Chapters 3 and 4 provide alternative insights into why Suharto fell from the media’s view. McCoy argues that bans on media that were critical of the regime raised public awareness and led to the organization of anti-government strikes (p. 51). Chapter 3 focuses on the uncertainty of the transition between Suharto and the new democratic regime. In the early Reformasi period the media began to report on elite corruption scandals in order to attract more readers. During this period the Indonesian media were free to publish anything, with no state censorship. However, the honeymoon ended as democracy became more consolidated and media regulations were installed. The new regulations were themselves biased (p. 74). If media owners did not side with certain elites, it put journalists at risk. As a result, the media took their revenge with blatant coverage of political scandals in the early Reformasi era. The more the media published about scandals after 2004, the less critical the tone was since the media was more partisan than it had been earlier. The media often leaked secret information to make it available for public consumption. This surely exacerbated relations between the media and the democratic regime, although the media was still committed to democracy. This finding is similar to that of Krishna Sen and David Hill (2006), who noted that the media had an ambivalent role, whether supporting the regime or dissident camps. Consequently, while the Indonesian media mostly promoted fairness and transparency, journalists sometimes had to make compromises with the political elites (p. 86). These compromises encouraged the reversal of democratic promises.

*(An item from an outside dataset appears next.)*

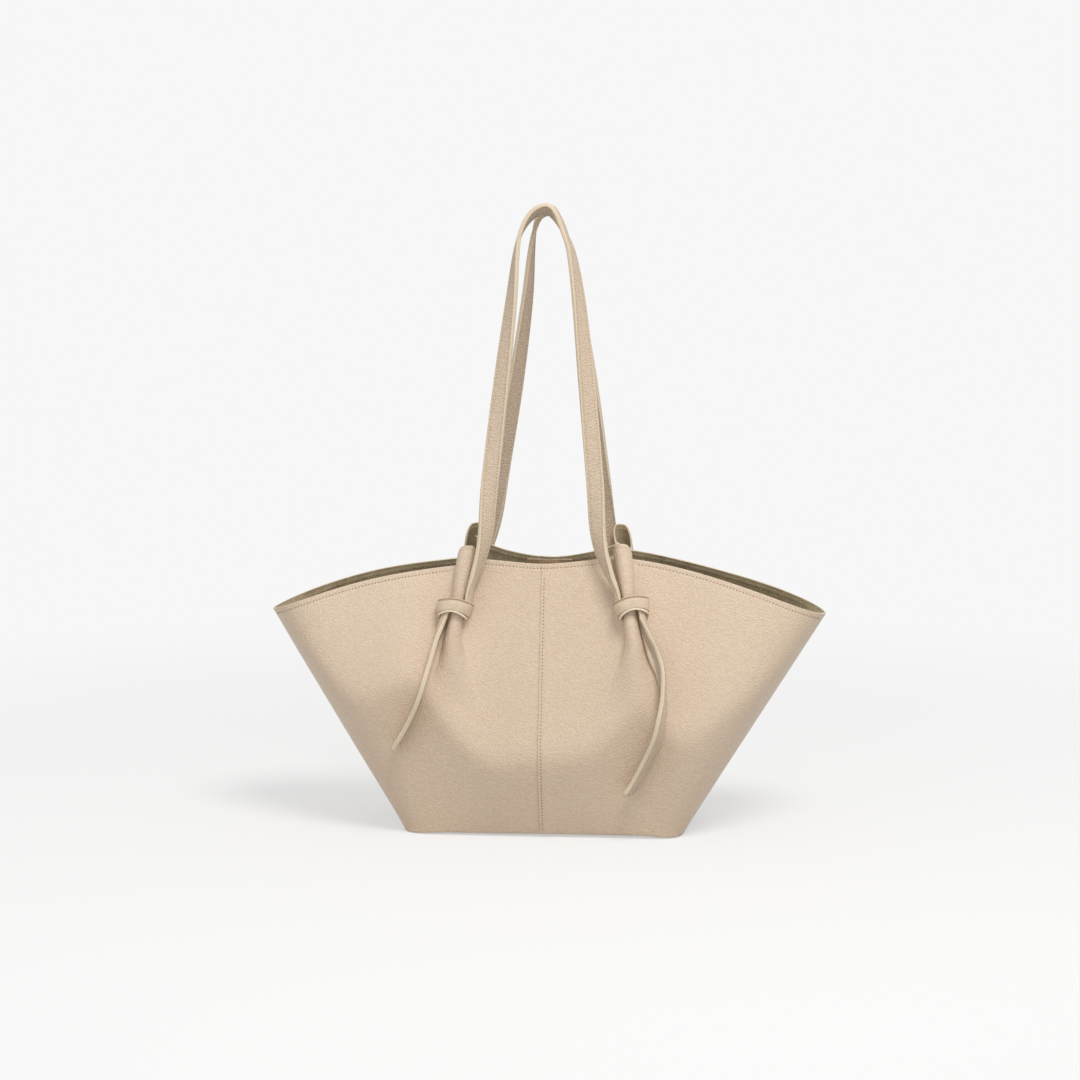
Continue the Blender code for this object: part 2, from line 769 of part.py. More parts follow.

The book focuses on media reversibility in Indonesia after the 2000s. There were several factors that led to partisanism in the media. First, biases on the part of media owners discouraged critical comments (p. 95). The media were politicized by their owners to publish and broadcast news on rivals’ political scandals. Some elite-run TV channels such as RCTI and TVRI often competed with Tempo, Gatra, and the Jakarta Post in covering political issues. Media framing was used to protect the media owners’ interests. As a result, readers were sometimes unable to get balanced news coverage. Second, the media were frequently involved in political conspiracies that delegitimated elites (pp. 125–127). This created strained relationships between the media and some politicians. Third, the media used corruption scandals to make political attacks, in the process gaining political support and close relationships with certain elites (p. 137). Obviously, politicians often cited such media reportage to attract voters. This created a mutually beneficial relationship between politicians and the media. While politicians needed the media to reach out to potential voters, the media needed fresh money and protection from the elites in order to keep publishing and broadcasting their news. In this connection, the author discusses the Baligate and Buloggate scandals in the Abdurrahman Wahid administration.

McCoy’s book arguably has some limitations. First, the author does not provide an in-depth explanation of biases in media ownership. Some media tycoons-turned-politicians had their own TV stations and newspapers to cover their political activity. In another media study, Ross Tapsell (2017) clearly defines the relationship between media oligarchs and their office-seeking motivation. It would be useful if McCoy provided a political connection map between elites and the media. Second, the book refers just tangentially to the role of social media in Indonesian democracy. This kind of media often performs as an alternative media for critical readers, particularly in urban areas. Overall, McCoy provides an alternative view of the Indonesian democratic process from the perspective of media.

Wasisto Raharjo Jati
Center for Political Studies, Indonesian Institute of Sciences (LIPI)


Sen, Krishna; and Hill, David. 2006. Media, Culture and Politics in Indonesia. London: Equinox Publishing.

Tapsell, Ross. 2017. Media Power in Indonesia: Oligarchs, Citizens and the Digital Revolution. New York: Rowman & Littlefield.